Supplied material:
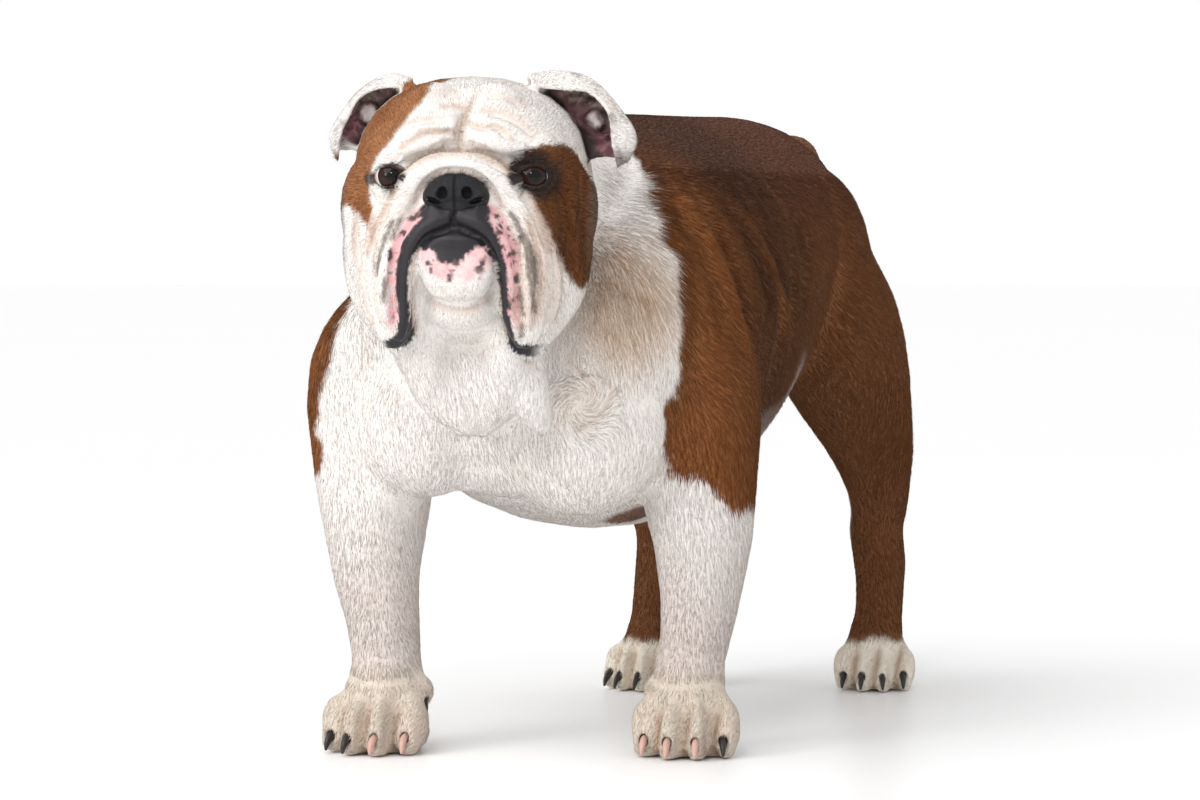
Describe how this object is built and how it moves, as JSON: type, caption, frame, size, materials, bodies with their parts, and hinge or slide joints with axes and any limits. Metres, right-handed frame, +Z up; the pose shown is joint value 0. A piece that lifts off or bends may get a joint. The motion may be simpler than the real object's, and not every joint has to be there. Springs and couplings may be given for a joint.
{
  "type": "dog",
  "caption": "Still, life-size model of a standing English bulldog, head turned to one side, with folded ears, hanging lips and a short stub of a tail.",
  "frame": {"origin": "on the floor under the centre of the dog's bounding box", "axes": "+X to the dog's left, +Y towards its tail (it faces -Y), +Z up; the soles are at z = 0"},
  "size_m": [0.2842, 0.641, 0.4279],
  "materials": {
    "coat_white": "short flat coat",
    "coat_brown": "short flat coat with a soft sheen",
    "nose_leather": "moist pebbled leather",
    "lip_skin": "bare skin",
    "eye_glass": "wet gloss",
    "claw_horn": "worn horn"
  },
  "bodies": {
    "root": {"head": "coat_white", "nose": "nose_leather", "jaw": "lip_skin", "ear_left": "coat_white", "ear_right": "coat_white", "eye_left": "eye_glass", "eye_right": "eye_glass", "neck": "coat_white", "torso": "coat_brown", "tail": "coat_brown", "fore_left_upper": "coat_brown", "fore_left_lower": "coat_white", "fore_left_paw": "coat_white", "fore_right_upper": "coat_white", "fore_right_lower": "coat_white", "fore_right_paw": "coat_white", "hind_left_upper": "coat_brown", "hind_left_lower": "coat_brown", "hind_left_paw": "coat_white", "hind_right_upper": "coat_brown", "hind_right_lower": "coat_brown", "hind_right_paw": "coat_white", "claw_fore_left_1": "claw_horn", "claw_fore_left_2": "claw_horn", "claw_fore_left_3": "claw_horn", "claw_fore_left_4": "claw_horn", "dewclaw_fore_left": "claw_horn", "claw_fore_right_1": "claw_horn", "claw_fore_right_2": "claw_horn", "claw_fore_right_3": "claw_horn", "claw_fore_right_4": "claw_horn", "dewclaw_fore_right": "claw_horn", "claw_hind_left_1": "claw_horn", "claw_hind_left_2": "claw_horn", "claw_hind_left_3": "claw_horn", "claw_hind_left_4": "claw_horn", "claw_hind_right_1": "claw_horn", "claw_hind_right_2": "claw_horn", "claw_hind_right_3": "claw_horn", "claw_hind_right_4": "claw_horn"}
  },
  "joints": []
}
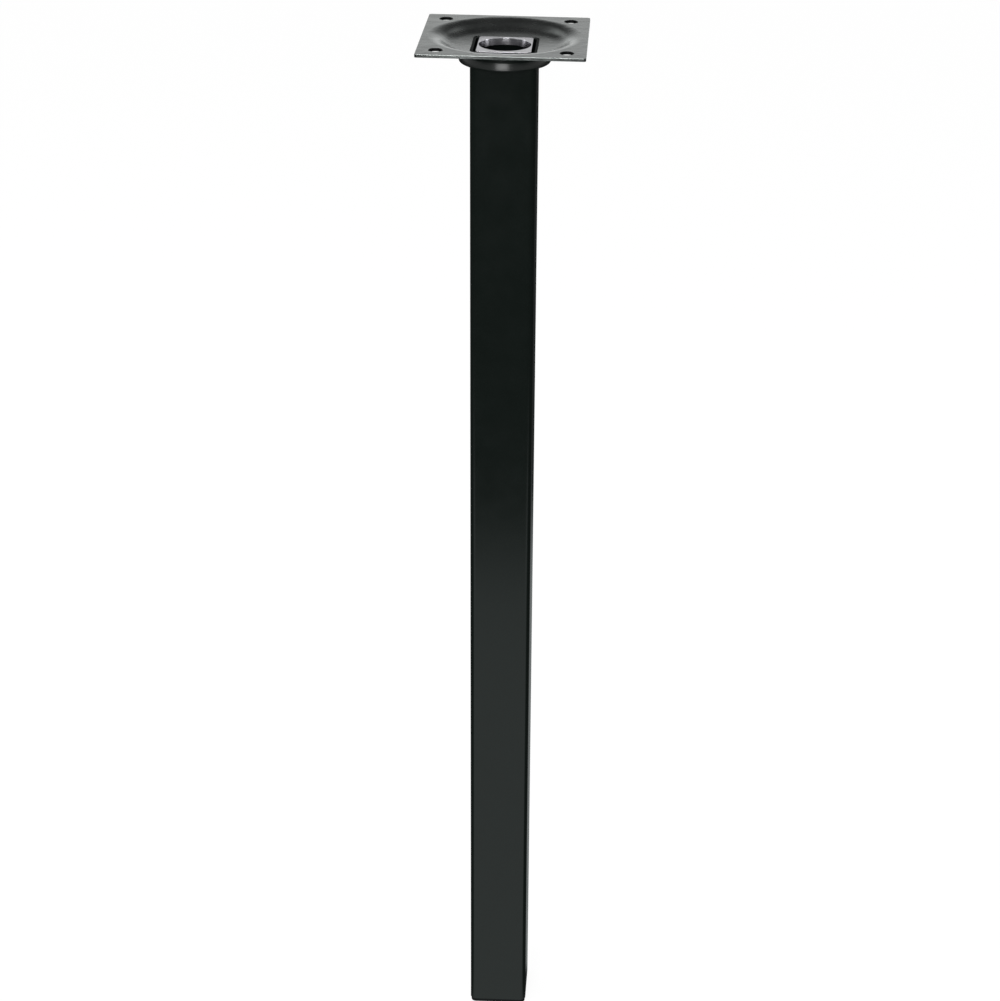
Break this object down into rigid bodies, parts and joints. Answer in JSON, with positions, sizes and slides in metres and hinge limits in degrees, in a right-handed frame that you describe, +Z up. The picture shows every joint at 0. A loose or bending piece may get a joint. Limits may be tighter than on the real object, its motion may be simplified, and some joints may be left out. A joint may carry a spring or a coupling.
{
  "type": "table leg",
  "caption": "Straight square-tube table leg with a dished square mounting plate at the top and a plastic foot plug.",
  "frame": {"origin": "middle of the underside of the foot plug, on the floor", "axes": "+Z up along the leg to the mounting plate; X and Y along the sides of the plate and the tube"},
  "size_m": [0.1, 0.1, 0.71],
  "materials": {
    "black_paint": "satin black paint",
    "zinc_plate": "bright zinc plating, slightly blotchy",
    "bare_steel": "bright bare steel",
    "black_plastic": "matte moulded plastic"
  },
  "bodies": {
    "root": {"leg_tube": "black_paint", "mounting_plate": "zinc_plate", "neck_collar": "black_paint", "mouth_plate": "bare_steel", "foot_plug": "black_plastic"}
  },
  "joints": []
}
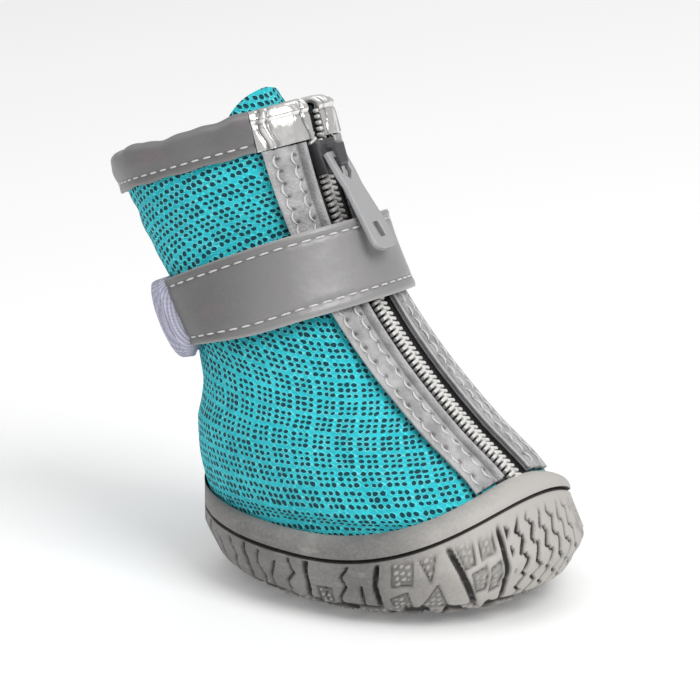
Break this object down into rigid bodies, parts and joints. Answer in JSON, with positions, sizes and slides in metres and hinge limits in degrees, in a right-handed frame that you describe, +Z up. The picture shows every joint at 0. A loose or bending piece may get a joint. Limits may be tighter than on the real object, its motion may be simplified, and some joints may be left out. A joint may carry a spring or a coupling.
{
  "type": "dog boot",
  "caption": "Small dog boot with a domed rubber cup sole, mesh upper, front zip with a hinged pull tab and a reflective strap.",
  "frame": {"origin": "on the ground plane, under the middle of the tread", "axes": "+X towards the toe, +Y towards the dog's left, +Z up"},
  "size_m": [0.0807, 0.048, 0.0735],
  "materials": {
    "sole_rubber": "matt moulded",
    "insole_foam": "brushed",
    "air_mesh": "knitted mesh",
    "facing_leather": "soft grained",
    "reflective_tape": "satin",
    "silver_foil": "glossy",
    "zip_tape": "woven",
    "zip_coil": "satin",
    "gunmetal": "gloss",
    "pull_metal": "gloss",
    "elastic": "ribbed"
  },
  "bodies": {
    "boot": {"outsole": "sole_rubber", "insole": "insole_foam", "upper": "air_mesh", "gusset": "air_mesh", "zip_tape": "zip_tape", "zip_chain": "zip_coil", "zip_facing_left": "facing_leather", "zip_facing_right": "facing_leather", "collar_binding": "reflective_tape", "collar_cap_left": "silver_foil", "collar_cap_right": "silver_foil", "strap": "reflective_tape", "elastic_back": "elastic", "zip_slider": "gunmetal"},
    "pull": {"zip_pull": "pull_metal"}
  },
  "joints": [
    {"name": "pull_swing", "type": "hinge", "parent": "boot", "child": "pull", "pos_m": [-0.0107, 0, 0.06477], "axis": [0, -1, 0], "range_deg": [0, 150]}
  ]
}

Description of the task:
All of the records must be repeated exactly.

Exercise answer:
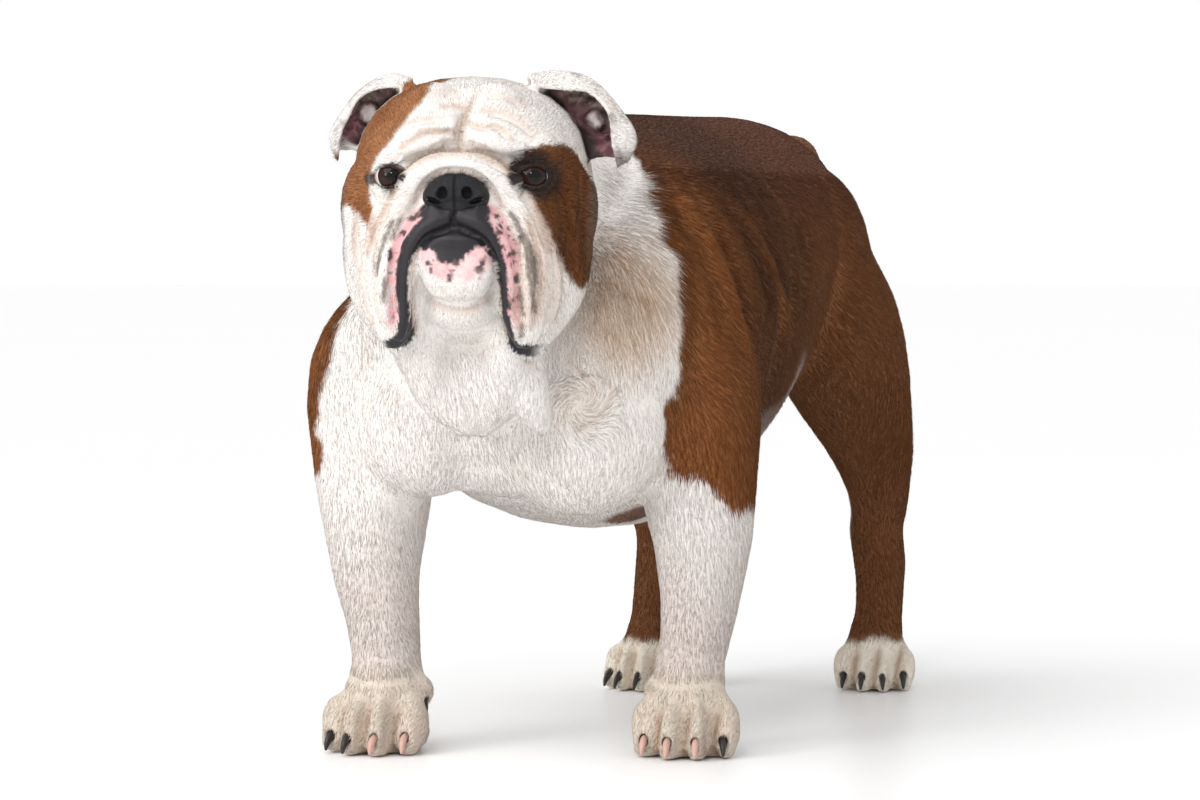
Describe how this object is built and how it moves, as JSON: type, caption, frame, size, materials, bodies with their parts, and hinge or slide joints with axes and any limits. Metres, right-handed frame, +Z up; the pose shown is joint value 0. A piece that lifts off or bends may get a joint. The motion may be simpler than the real object's, and not every joint has to be there. Springs and couplings may be given for a joint.
{
  "type": "dog",
  "caption": "Still, life-size model of a standing English bulldog, head turned to one side, with folded ears, hanging lips and a short stub of a tail.",
  "frame": {"origin": "on the floor under the centre of the dog's bounding box", "axes": "+X to the dog's left, +Y towards its tail (it faces -Y), +Z up; the soles are at z = 0"},
  "size_m": [0.2842, 0.641, 0.4279],
  "materials": {
    "coat_white": "short flat coat",
    "coat_brown": "short flat coat with a soft sheen",
    "nose_leather": "moist pebbled leather",
    "lip_skin": "bare skin",
    "eye_glass": "wet gloss",
    "claw_horn": "worn horn"
  },
  "bodies": {
    "root": {"head": "coat_white", "nose": "nose_leather", "jaw": "lip_skin", "ear_left": "coat_white", "ear_right": "coat_white", "eye_left": "eye_glass", "eye_right": "eye_glass", "neck": "coat_white", "torso": "coat_brown", "tail": "coat_brown", "fore_left_upper": "coat_brown", "fore_left_lower": "coat_white", "fore_left_paw": "coat_white", "fore_right_upper": "coat_white", "fore_right_lower": "coat_white", "fore_right_paw": "coat_white", "hind_left_upper": "coat_brown", "hind_left_lower": "coat_brown", "hind_left_paw": "coat_white", "hind_right_upper": "coat_brown", "hind_right_lower": "coat_brown", "hind_right_paw": "coat_white", "claw_fore_left_1": "claw_horn", "claw_fore_left_2": "claw_horn", "claw_fore_left_3": "claw_horn", "claw_fore_left_4": "claw_horn", "dewclaw_fore_left": "claw_horn", "claw_fore_right_1": "claw_horn", "claw_fore_right_2": "claw_horn", "claw_fore_right_3": "claw_horn", "claw_fore_right_4": "claw_horn", "dewclaw_fore_right": "claw_horn", "claw_hind_left_1": "claw_horn", "claw_hind_left_2": "claw_horn", "claw_hind_left_3": "claw_horn", "claw_hind_left_4": "claw_horn", "claw_hind_right_1": "claw_horn", "claw_hind_right_2": "claw_horn", "claw_hind_right_3": "claw_horn", "claw_hind_right_4": "claw_horn"}
  },
  "joints": []
}
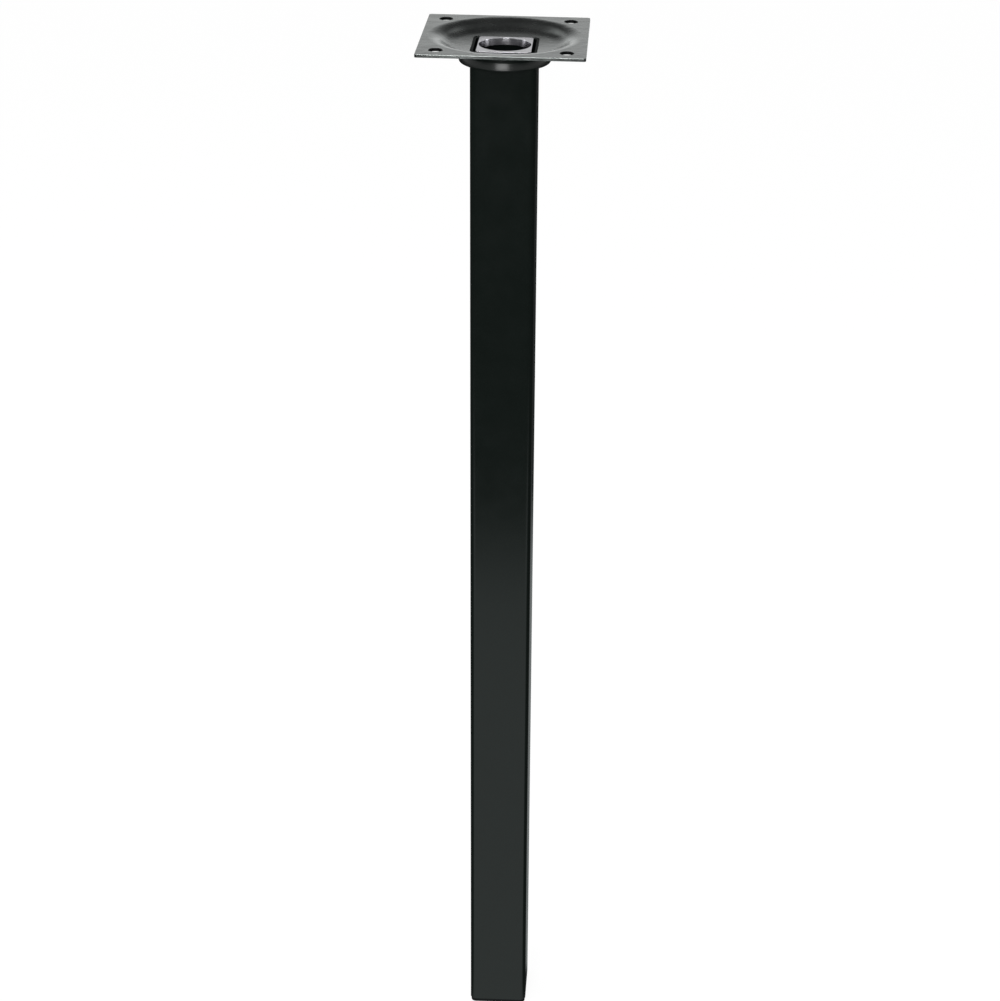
Break this object down into rigid bodies, parts and joints. Answer in JSON, with positions, sizes and slides in metres and hinge limits in degrees, in a right-handed frame that you describe, +Z up. The picture shows every joint at 0. A loose or bending piece may get a joint. Limits may be tighter than on the real object, its motion may be simplified, and some joints may be left out. A joint may carry a spring or a coupling.
{
  "type": "table leg",
  "caption": "Straight square-tube table leg with a dished square mounting plate at the top and a plastic foot plug.",
  "frame": {"origin": "middle of the underside of the foot plug, on the floor", "axes": "+Z up along the leg to the mounting plate; X and Y along the sides of the plate and the tube"},
  "size_m": [0.1, 0.1, 0.71],
  "materials": {
    "black_paint": "satin black paint",
    "zinc_plate": "bright zinc plating, slightly blotchy",
    "bare_steel": "bright bare steel",
    "black_plastic": "matte moulded plastic"
  },
  "bodies": {
    "root": {"leg_tube": "black_paint", "mounting_plate": "zinc_plate", "neck_collar": "black_paint", "mouth_plate": "bare_steel", "foot_plug": "black_plastic"}
  },
  "joints": []
}
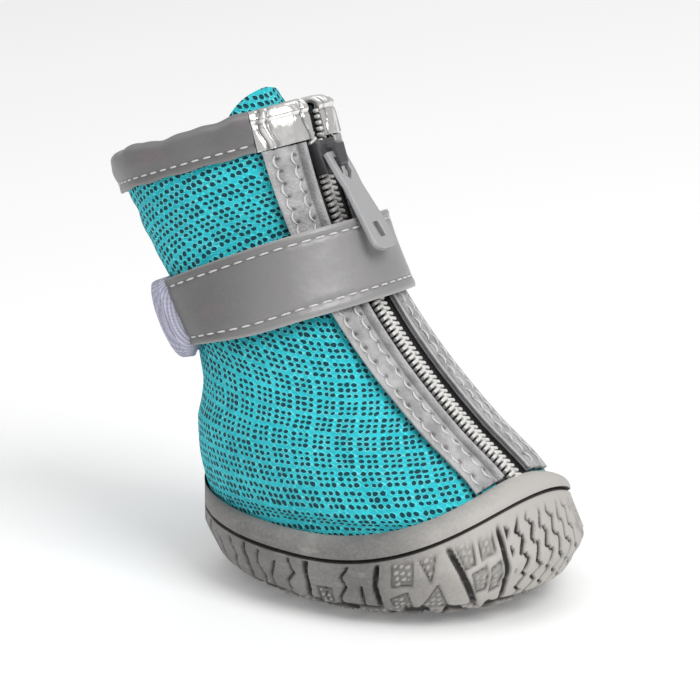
Break this object down into rigid bodies, parts and joints. Answer in JSON, with positions, sizes and slides in metres and hinge limits in degrees, in a right-handed frame that you describe, +Z up. The picture shows every joint at 0. A loose or bending piece may get a joint. Limits may be tighter than on the real object, its motion may be simplified, and some joints may be left out. A joint may carry a spring or a coupling.
{
  "type": "dog boot",
  "caption": "Small dog boot with a domed rubber cup sole, mesh upper, front zip with a hinged pull tab and a reflective strap.",
  "frame": {"origin": "on the ground plane, under the middle of the tread", "axes": "+X towards the toe, +Y towards the dog's left, +Z up"},
  "size_m": [0.0807, 0.048, 0.0735],
  "materials": {
    "sole_rubber": "matt moulded",
    "insole_foam": "brushed",
    "air_mesh": "knitted mesh",
    "facing_leather": "soft grained",
    "reflective_tape": "satin",
    "silver_foil": "glossy",
    "zip_tape": "woven",
    "zip_coil": "satin",
    "gunmetal": "gloss",
    "pull_metal": "gloss",
    "elastic": "ribbed"
  },
  "bodies": {
    "boot": {"outsole": "sole_rubber", "insole": "insole_foam", "upper": "air_mesh", "gusset": "air_mesh", "zip_tape": "zip_tape", "zip_chain": "zip_coil", "zip_facing_left": "facing_leather", "zip_facing_right": "facing_leather", "collar_binding": "reflective_tape", "collar_cap_left": "silver_foil", "collar_cap_right": "silver_foil", "strap": "reflective_tape", "elastic_back": "elastic", "zip_slider": "gunmetal"},
    "pull": {"zip_pull": "pull_metal"}
  },
  "joints": [
    {"name": "pull_swing", "type": "hinge", "parent": "boot", "child": "pull", "pos_m": [-0.0107, 0, 0.06477], "axis": [0, -1, 0], "range_deg": [0, 150]}
  ]
}